### Data block
↓↓↓
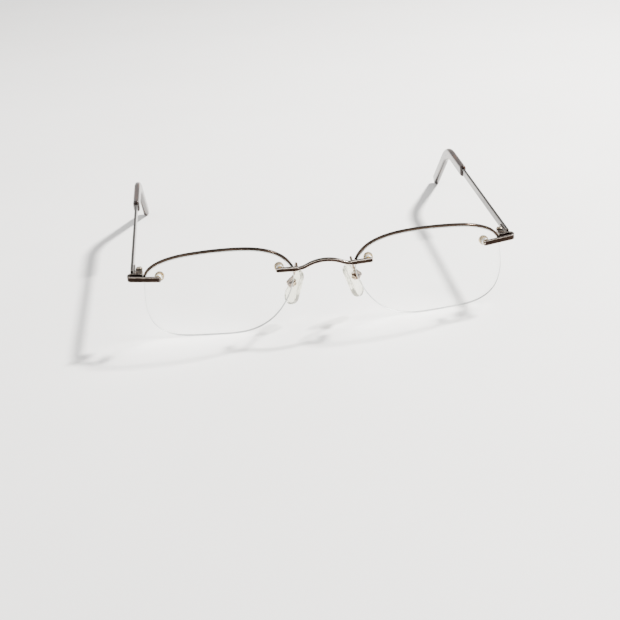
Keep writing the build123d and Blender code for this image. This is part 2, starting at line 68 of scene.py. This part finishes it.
# ---------------------------------------------------------------- node helpers
class Tree:
    """A material's node tree, with short calls for the nodes used here."""

    def __init__(self, name):
        self.material = bpy.data.materials.new(name)
        self.material.use_nodes = True
        self.nodes = self.material.node_tree.nodes
        self.links = self.material.node_tree.links
        self.shader = self.nodes["Principled BSDF"]
        self.output = self.nodes["Material Output"]
        self.place = self.nodes.new("ShaderNodeTexCoord").outputs["Object"]
        self.normal = self.nodes.new("ShaderNodeNewGeometry").outputs["Normal"]

    def link(self, source, target):
        self.links.new(source, target)

    def set(self, **values):
        """Sets the shader's own sockets; a double underscore stands for a space."""
        for name, value in values.items():
            self.shader.inputs[name.replace("__", " ")].default_value = value

    def stretched(self, scale):
        node = self.nodes.new("ShaderNodeMapping")
        node.inputs["Scale"].default_value = scale
        self.link(self.place, node.inputs["Vector"])
        return node.outputs["Vector"]

    def noise(self, scale, detail=3.0, roughness=0.55, where=None, distortion=0.0):
        node = self.nodes.new("ShaderNodeTexNoise")
        node.inputs["Scale"].default_value = scale
        node.inputs["Detail"].default_value = detail
        node.inputs["Roughness"].default_value = roughness
        node.inputs["Distortion"].default_value = distortion
        self.link(where or self.place, node.inputs["Vector"])
        return node.outputs["Fac"]

    def remap(self, value, low, high, start=0.3, end=0.7):
        node = self.nodes.new("ShaderNodeMapRange")
        node.inputs["From Min"].default_value = start
        node.inputs["From Max"].default_value = end
        node.inputs["To Min"].default_value = low
        node.inputs["To Max"].default_value = high
        self.link(value, node.inputs["Value"])
        return node.outputs["Result"]

    def blend(self, value, *stops):
        """Colour ramp: stops are (position, colour)."""
        ramp = self.nodes.new("ShaderNodeValToRGB")
        elements = ramp.color_ramp.elements
        while len(elements) < len(stops):
            elements.new(0.5)
        for element, (position, colour) in zip(elements, stops):
            element.position = position
            element.color = (*colour, 1)
        self.link(value, ramp.inputs["Fac"])
        return ramp.outputs["Color"]

    def calculate(self, kind, operation, *operands):
        """A Math or Vector Math node; each operand is a socket or a constant."""
        node = self.nodes.new(kind)
        node.operation = operation
        for socket, value in zip(node.inputs, operands):
            if isinstance(value, bpy.types.NodeSocket):
                self.link(value, socket)
            else:
                socket.default_value = value
        return node.outputs

    def math(self, operation, *operands):
        return self.calculate("ShaderNodeMath", operation, *operands)["Value"]

    def vector(self, operation, *operands):
        return self.calculate("ShaderNodeVectorMath", operation, *operands)["Vector"]

    def dot(self, first, second):
        return self.calculate("ShaderNodeVectorMath", "DOT_PRODUCT", first, second)["Value"]

    def mixed(self, share, first, second):
        """Colour between two colour sockets."""
        node = self.nodes.new("ShaderNodeMix")
        node.data_type = "RGBA"
        self.link(share, node.inputs["Factor"])
        self.link(first, node.inputs[6])
        self.link(second, node.inputs[7])
        return node.outputs[2]

    def edges(self, radius):
        """1 on edges that are sharper than the radius, 0 on the faces between them."""
        node = self.nodes.new("ShaderNodeBevel")
        node.samples = 6
        node.inputs["Radius"].default_value = radius
        return self.remap(self.dot(node.outputs["Normal"], self.normal), 1, 0, EDGE_COSINE, FACE_COSINE)

    def bump(self, height, depth, strength=1.0):
        node = self.nodes.new("ShaderNodeBump")
        node.inputs["Strength"].default_value = strength
        node.inputs["Distance"].default_value = depth
        self.link(height, node.inputs["Height"])
        self.link(node.outputs["Normal"], self.shader.inputs["Normal"])

    def let_light_through(self, share):
        """Rays from lamps pass the surface, as they do through a clear piece."""
        clear = self.nodes.new("ShaderNodeBsdfTransparent")
        clear.inputs["Color"].default_value = (share, share, share, 1)
        path = self.nodes.new("ShaderNodeLightPath")
        mix = self.nodes.new("ShaderNodeMixShader")
        self.link(path.outputs["Is Shadow Ray"], mix.inputs["Fac"])
        self.link(self.shader.outputs["BSDF"], mix.inputs[1])
        self.link(clear.outputs["BSDF"], mix.inputs[2])
        self.link(mix.outputs["Shader"], self.output.inputs["Surface"])


# ---------------------------------------------------------------- materials
def lens_material(side):
    """Clear lens with a few smears; its rim is frosted and coloured dark grey as painted shade. Side is 1
    on the left, -1 on the right.
    """
    t = Tree("clear_lens_left" if side > 0 else "clear_lens_right")
    t.set(IOR=1.5, Transmission__Weight=1.0)
    middle = Vector((side * LENS_MIDDLE_X, front_y + LENS_RADIUS, LENS_MIDDLE_Z))
    outward = t.vector("NORMALIZE", t.vector("SUBTRACT", t.place, middle))
    facing = t.math("ABSOLUTE", t.dot(outward, t.normal))
    rim = t.remap(facing, 1, 0, RIM_COSINE, LENS_COSINE)
    smears = t.noise(90, detail=4, where=t.stretched((1, 1, 0.4)), distortion=0.6)
    frost = t.noise(1800, detail=3)
    roughness = t.math("ADD", t.remap(smears, 0.0, 0.035, 0.42, 0.8),
                       t.math("MULTIPLY", rim, t.remap(frost, 0.30, 0.42)))
    t.link(roughness, t.shader.inputs["Roughness"])
    clear = t.blend(smears, (0.2, (0.99, 0.995, 0.99)), (0.8, (0.97, 0.98, 0.975)))
    # Painted shade: the frosted rim is coloured dark grey.
    rim_painted_shade = t.blend(frost, (0.3, (0.10, 0.11, 0.105)), (0.7, (0.22, 0.24, 0.23)))
    t.link(t.mixed(rim, clear, rim_painted_shade), t.shader.inputs["Base Color"])
    t.let_light_through(0.90)
    return t.material


def clear_plastic_material():
    """Milky cream nylon of the sleeves and washers."""
    t = Tree("clear_plastic")
    t.set(IOR=1.40, Transmission__Weight=0.4)
    cloud = t.noise(900, detail=2)
    t.link(t.remap(cloud, 0.04, 0.12), t.shader.inputs["Roughness"])
    t.link(t.blend(cloud, (0.3, (0.50, 0.37, 0.16)), (0.7, (0.80, 0.66, 0.38))),
           t.shader.inputs["Base Color"])
    t.bump(cloud, 0.02 * MM)
    t.let_light_through(0.7)
    return t.material


def pad_material():
    """Soft translucent plastic of the nose pads."""
    t = Tree("pad_plastic")
    t.set(IOR=1.46, Transmission__Weight=0.94, Subsurface__Weight=0.05, Subsurface__Scale=0.002)
    t.shader.inputs["Subsurface Radius"].default_value = (1.0, 0.8, 0.6)
    cloud = t.noise(260, detail=3)
    grain = t.noise(3500, detail=2)
    t.link(t.remap(cloud, 0.03, 0.10), t.shader.inputs["Roughness"])
    t.link(t.blend(cloud, (0.3, (0.84, 0.83, 0.69)), (0.7, (0.94, 0.93, 0.83))),
           t.shader.inputs["Base Color"])
    t.bump(grain, 0.01 * MM)
    t.let_light_through(0.75)
    return t.material


def metal_material(name, dark, light, edge_highlight, rough=(0.10, 0.24), edge=0.16 * MM):
    """Polished plated metal: a slow drift of colour, fine polishing marks, and a painted highlight on
    sharp edges.
    """
    t = Tree(name)
    t.set(Metallic=1.0)
    drift = t.noise(160, detail=3)
    marks = t.noise(1400, detail=4, roughness=0.7)
    face = t.blend(drift, (0.32, dark), (0.68, light))
    # Painted highlight: the pale colour is laid on sharp edges, broken up by the polishing marks.
    pale = t.blend(marks, (0.25, tuple(0.82 * part for part in edge_highlight)), (0.6, edge_highlight))
    share = t.math("MULTIPLY", t.edges(edge), t.remap(marks, 0.75, 1.0))
    t.link(t.mixed(share, face, pale), t.shader.inputs["Base Color"])
    t.link(t.remap(marks, *rough), t.shader.inputs["Roughness"])
    t.bump(marks, 0.004 * MM)
    return t.material


def tip_material():
    """Dark brown acetate with amber streaks that run along the tip."""
    t = Tree("tip_plastic")
    t.set(IOR=1.42, Coat__Weight=0.12, Coat__Roughness=0.08)
    streaks = t.noise(1.0, detail=4, where=t.stretched((420, 70, 260)), distortion=0.8)
    marks = t.noise(2200, detail=3)
    t.link(t.blend(streaks, (0.32, (0.006, 0.003, 0.002)), (0.52, (0.016, 0.006, 0.003)),
                   (0.74, (0.070, 0.024, 0.007))), t.shader.inputs["Base Color"])
    t.link(t.remap(marks, 0.14, 0.28), t.shader.inputs["Roughness"])
    t.bump(marks, 0.006 * MM)
    return t.material


def floor_material():
    """Pale warm grey table top."""
    t = Tree("floor")
    mottle = t.noise(9, detail=5)
    grain = t.noise(900, detail=3)
    t.link(t.blend(mottle, (0.3, (0.855, 0.845, 0.825)), (0.7, (0.895, 0.885, 0.868))),
           t.shader.inputs["Base Color"])
    t.link(t.remap(grain, 0.48, 0.62), t.shader.inputs["Roughness"])
    t.bump(grain, 0.02 * MM)
    return t.material


# Each set is face colours, dark then light, then a painted edge highlight. The near-black faces of the
# frame and brow wire are painted reflection of dark surroundings.
FRAME_PAINTED_REFLECTION = ((0.008, 0.005, 0.004), (0.022, 0.014, 0.010), (1.0, 0.88, 0.78))
WIRE_METAL = ((0.016, 0.011, 0.008), (0.048, 0.031, 0.022), (0.70, 0.58, 0.50))
ARM_METAL = ((0.10, 0.07, 0.05), (0.26, 0.19, 0.14), (0.95, 0.84, 0.70))
PALE_GOLD = ((0.24, 0.15, 0.05), (0.46, 0.33, 0.13), (1.0, 0.88, 0.58))
SCREW_METAL = ((0.20, 0.15, 0.10), (0.42, 0.34, 0.25), (0.96, 0.86, 0.70))

MATERIALS = {
    "lens_left": lens_material(1),
    "lens_right": lens_material(-1),
    "pad_arm": metal_material("arm_metal", *ARM_METAL),
    "clear_plastic": clear_plastic_material(),
    "pad_plastic": pad_material(),
    "tip_plastic": tip_material(),
    "gold_fittings": metal_material("gold_fittings", *PALE_GOLD, edge=0.08 * MM),
    "screw_steel": metal_material("screw_steel", *SCREW_METAL, rough=(0.16, 0.32)),
    "frame_metal": metal_material("frame_metal", *FRAME_PAINTED_REFLECTION, edge=0.36 * MM),
    "brow_wire": metal_material("wire_metal", *WIRE_METAL, edge=0.14 * MM),
}


def material_key(part):
    """Some pieces have a material of their own, by side or on both sides; the rest go by their slot."""
    name, kind = part["node"], part["node"].rsplit("_", 1)[0].replace("pad_box", "pad_arm")
    return next(key for key in (name, kind, part["material_slot"]) if key in MATERIALS)


for part in frame["record"]["subparts"]:
    node = frame["nodes"][part["node"]]
    node.data.materials.clear()
    node.data.materials.append(MATERIALS[material_key(part)])


# ---------------------------------------------------------------- floor, light and camera
def floor():
    """A pale table top under the glasses."""
    bpy.ops.mesh.primitive_plane_add(size=4, location=(0, 0, cad_low.z))
    plane = bpy.context.object
    plane.name = "floor"
    plane.data.materials.append(floor_material())


def soft_light(name, position, target, size, power, colour):
    lamp = bpy.data.lights.new(name, "AREA")
    lamp.shape = "DISK"
    lamp.size = size
    lamp.energy = power
    lamp.color = colour
    light = bpy.data.objects.new(name, lamp)
    light.location = position
    light.rotation_mode = "QUATERNION"
    light.rotation_quaternion = (Vector(target) - Vector(position)).to_track_quat("-Z", "Y")
    bpy.context.collection.objects.link(light)


def lights(target):
    """A soft key from the upper right, a wide fill from the left, and a pale sky."""
    soft_light("key", KEY_PLACE, target, 0.10, 38.0, (1.0, 0.98, 0.95))
    soft_light("fill", FILL_PLACE, target, 1.2, 7.0, (0.97, 0.98, 1.0))
    world = bpy.data.worlds.new("sky")
    world.use_nodes = True
    world.node_tree.nodes["Background"].inputs["Color"].default_value = (0.90, 0.90, 0.90, 1)
    world.node_tree.nodes["Background"].inputs["Strength"].default_value = SKY_STRENGTH
    bpy.context.scene.world = world


def camera(target, azimuth, elevation, roll, distance, lens):
    """Looks at target from that side; a positive roll lifts the picture's right side."""
    data = bpy.data.cameras.new("camera")
    data.lens = lens
    data.sensor_width = SENSOR_WIDTH
    data.clip_start = 0.01
    eye = bpy.data.objects.new("camera", data)
    side, rise = math.radians(azimuth), math.radians(elevation)
    back = Vector((math.sin(side) * math.cos(rise), -math.cos(side) * math.cos(rise), math.sin(rise)))
    tilt = Matrix.Rotation(math.radians(-roll), 3, "Z").to_quaternion()
    eye.rotation_mode = "QUATERNION"
    eye.rotation_quaternion = (-back).to_track_quat("-Z", "Y") @ tilt
    eye.location = target + back * distance
    bpy.context.collection.objects.link(eye)
    bpy.context.scene.camera = eye


floor()
front_middle = Vector((0, front_y, (lens_low.z + lens_high.z) / 2))
lights(front_middle)
aim = front_middle + AIM_OFFSET
camera(aim, CAMERA_AZIMUTH, CAMERA_ELEVATION, CAMERA_ROLL, CAMERA_DISTANCE, CAMERA_LENS)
↑↑↑
### Aim of the task
Copy, please, exactly the lines that start at the first line of the data and end at the line containing "node tree, with", both kept and no others.

### Answer for the task
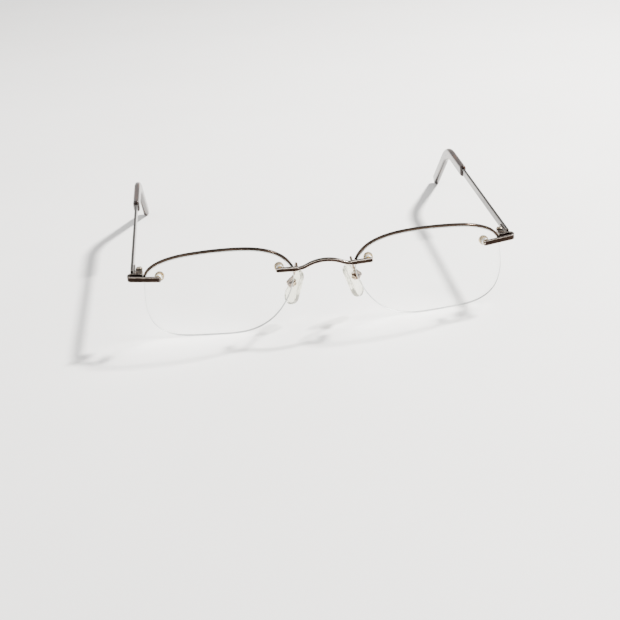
Keep writing the build123d and Blender code for this image. This is part 2, starting at line 68 of scene.py. This part finishes it.
# ---------------------------------------------------------------- node helpers
class Tree:
    """A material's node tree, with short calls for the nodes used here."""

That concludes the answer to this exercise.